Give back the entire listing verbatim.
○ ○ ○ ○ ○
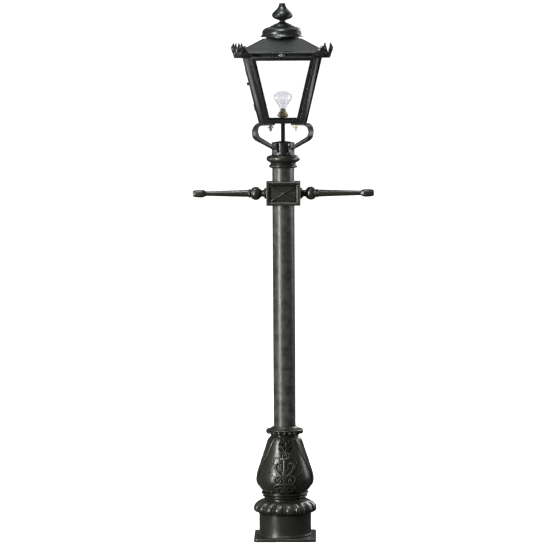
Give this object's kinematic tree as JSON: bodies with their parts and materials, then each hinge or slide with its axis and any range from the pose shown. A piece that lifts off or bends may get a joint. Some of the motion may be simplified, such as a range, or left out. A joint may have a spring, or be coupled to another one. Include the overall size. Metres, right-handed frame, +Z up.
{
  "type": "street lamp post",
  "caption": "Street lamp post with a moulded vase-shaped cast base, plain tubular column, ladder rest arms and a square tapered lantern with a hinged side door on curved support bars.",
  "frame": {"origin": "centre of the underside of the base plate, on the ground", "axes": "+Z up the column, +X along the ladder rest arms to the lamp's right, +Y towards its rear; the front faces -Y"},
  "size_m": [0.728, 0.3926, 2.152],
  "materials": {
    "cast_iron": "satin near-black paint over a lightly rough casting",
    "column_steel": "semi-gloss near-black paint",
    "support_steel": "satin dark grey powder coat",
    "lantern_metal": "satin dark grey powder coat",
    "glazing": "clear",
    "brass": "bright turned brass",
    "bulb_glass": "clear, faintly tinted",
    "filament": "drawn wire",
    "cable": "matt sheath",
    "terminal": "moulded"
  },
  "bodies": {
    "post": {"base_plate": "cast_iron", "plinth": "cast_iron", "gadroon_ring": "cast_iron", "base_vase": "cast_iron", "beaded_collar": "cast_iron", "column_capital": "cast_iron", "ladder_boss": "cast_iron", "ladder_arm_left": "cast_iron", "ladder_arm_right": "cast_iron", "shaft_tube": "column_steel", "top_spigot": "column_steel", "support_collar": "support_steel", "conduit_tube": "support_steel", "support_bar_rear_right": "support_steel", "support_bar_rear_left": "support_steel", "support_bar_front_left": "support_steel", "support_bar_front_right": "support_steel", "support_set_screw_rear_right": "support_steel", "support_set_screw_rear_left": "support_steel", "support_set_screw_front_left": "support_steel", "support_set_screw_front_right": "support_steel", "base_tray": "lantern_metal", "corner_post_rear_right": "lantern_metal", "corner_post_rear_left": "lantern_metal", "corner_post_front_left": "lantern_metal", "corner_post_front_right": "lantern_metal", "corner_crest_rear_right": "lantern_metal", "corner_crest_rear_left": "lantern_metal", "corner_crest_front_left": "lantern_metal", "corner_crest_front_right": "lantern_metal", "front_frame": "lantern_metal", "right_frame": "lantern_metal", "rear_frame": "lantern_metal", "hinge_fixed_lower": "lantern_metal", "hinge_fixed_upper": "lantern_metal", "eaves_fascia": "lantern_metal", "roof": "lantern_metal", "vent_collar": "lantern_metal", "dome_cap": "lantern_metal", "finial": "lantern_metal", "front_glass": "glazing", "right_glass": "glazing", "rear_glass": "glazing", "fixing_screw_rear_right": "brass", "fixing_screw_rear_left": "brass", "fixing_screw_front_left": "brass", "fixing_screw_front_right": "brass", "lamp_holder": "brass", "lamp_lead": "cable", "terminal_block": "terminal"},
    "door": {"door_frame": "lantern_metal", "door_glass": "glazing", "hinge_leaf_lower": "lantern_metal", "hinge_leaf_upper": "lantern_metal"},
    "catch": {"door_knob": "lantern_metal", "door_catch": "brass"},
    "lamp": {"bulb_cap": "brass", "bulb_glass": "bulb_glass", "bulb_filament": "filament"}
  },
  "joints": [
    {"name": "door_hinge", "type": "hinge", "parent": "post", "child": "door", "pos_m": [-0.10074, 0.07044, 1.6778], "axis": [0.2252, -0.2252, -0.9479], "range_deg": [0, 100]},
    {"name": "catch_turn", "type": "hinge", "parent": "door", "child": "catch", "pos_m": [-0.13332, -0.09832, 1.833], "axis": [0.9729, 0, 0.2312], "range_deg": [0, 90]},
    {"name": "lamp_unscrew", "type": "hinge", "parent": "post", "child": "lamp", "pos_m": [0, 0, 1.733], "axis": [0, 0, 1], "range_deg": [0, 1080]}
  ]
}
○ ○ ○ ○ ○
→ **FINAL RESULT**
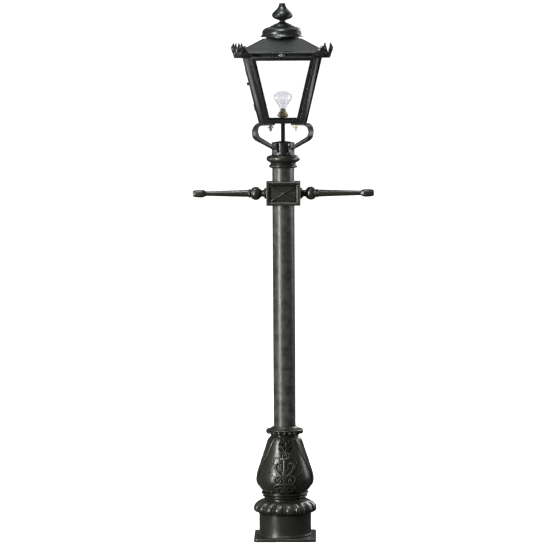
Give this object's kinematic tree as JSON: bodies with their parts and materials, then each hinge or slide with its axis and any range from the pose shown. A piece that lifts off or bends may get a joint. Some of the motion may be simplified, such as a range, or left out. A joint may have a spring, or be coupled to another one. Include the overall size. Metres, right-handed frame, +Z up.
{
  "type": "street lamp post",
  "caption": "Street lamp post with a moulded vase-shaped cast base, plain tubular column, ladder rest arms and a square tapered lantern with a hinged side door on curved support bars.",
  "frame": {"origin": "centre of the underside of the base plate, on the ground", "axes": "+Z up the column, +X along the ladder rest arms to the lamp's right, +Y towards its rear; the front faces -Y"},
  "size_m": [0.728, 0.3926, 2.152],
  "materials": {
    "cast_iron": "satin near-black paint over a lightly rough casting",
    "column_steel": "semi-gloss near-black paint",
    "support_steel": "satin dark grey powder coat",
    "lantern_metal": "satin dark grey powder coat",
    "glazing": "clear",
    "brass": "bright turned brass",
    "bulb_glass": "clear, faintly tinted",
    "filament": "drawn wire",
    "cable": "matt sheath",
    "terminal": "moulded"
  },
  "bodies": {
    "post": {"base_plate": "cast_iron", "plinth": "cast_iron", "gadroon_ring": "cast_iron", "base_vase": "cast_iron", "beaded_collar": "cast_iron", "column_capital": "cast_iron", "ladder_boss": "cast_iron", "ladder_arm_left": "cast_iron", "ladder_arm_right": "cast_iron", "shaft_tube": "column_steel", "top_spigot": "column_steel", "support_collar": "support_steel", "conduit_tube": "support_steel", "support_bar_rear_right": "support_steel", "support_bar_rear_left": "support_steel", "support_bar_front_left": "support_steel", "support_bar_front_right": "support_steel", "support_set_screw_rear_right": "support_steel", "support_set_screw_rear_left": "support_steel", "support_set_screw_front_left": "support_steel", "support_set_screw_front_right": "support_steel", "base_tray": "lantern_metal", "corner_post_rear_right": "lantern_metal", "corner_post_rear_left": "lantern_metal", "corner_post_front_left": "lantern_metal", "corner_post_front_right": "lantern_metal", "corner_crest_rear_right": "lantern_metal", "corner_crest_rear_left": "lantern_metal", "corner_crest_front_left": "lantern_metal", "corner_crest_front_right": "lantern_metal", "front_frame": "lantern_metal", "right_frame": "lantern_metal", "rear_frame": "lantern_metal", "hinge_fixed_lower": "lantern_metal", "hinge_fixed_upper": "lantern_metal", "eaves_fascia": "lantern_metal", "roof": "lantern_metal", "vent_collar": "lantern_metal", "dome_cap": "lantern_metal", "finial": "lantern_metal", "front_glass": "glazing", "right_glass": "glazing", "rear_glass": "glazing", "fixing_screw_rear_right": "brass", "fixing_screw_rear_left": "brass", "fixing_screw_front_left": "brass", "fixing_screw_front_right": "brass", "lamp_holder": "brass", "lamp_lead": "cable", "terminal_block": "terminal"},
    "door": {"door_frame": "lantern_metal", "door_glass": "glazing", "hinge_leaf_lower": "lantern_metal", "hinge_leaf_upper": "lantern_metal"},
    "catch": {"door_knob": "lantern_metal", "door_catch": "brass"},
    "lamp": {"bulb_cap": "brass", "bulb_glass": "bulb_glass", "bulb_filament": "filament"}
  },
  "joints": [
    {"name": "door_hinge", "type": "hinge", "parent": "post", "child": "door", "pos_m": [-0.10074, 0.07044, 1.6778], "axis": [0.2252, -0.2252, -0.9479], "range_deg": [0, 100]},
    {"name": "catch_turn", "type": "hinge", "parent": "door", "child": "catch", "pos_m": [-0.13332, -0.09832, 1.833], "axis": [0.9729, 0, 0.2312], "range_deg": [0, 90]},
    {"name": "lamp_unscrew", "type": "hinge", "parent": "post", "child": "lamp", "pos_m": [0, 0, 1.733], "axis": [0, 0, 1], "range_deg": [0, 1080]}
  ]
}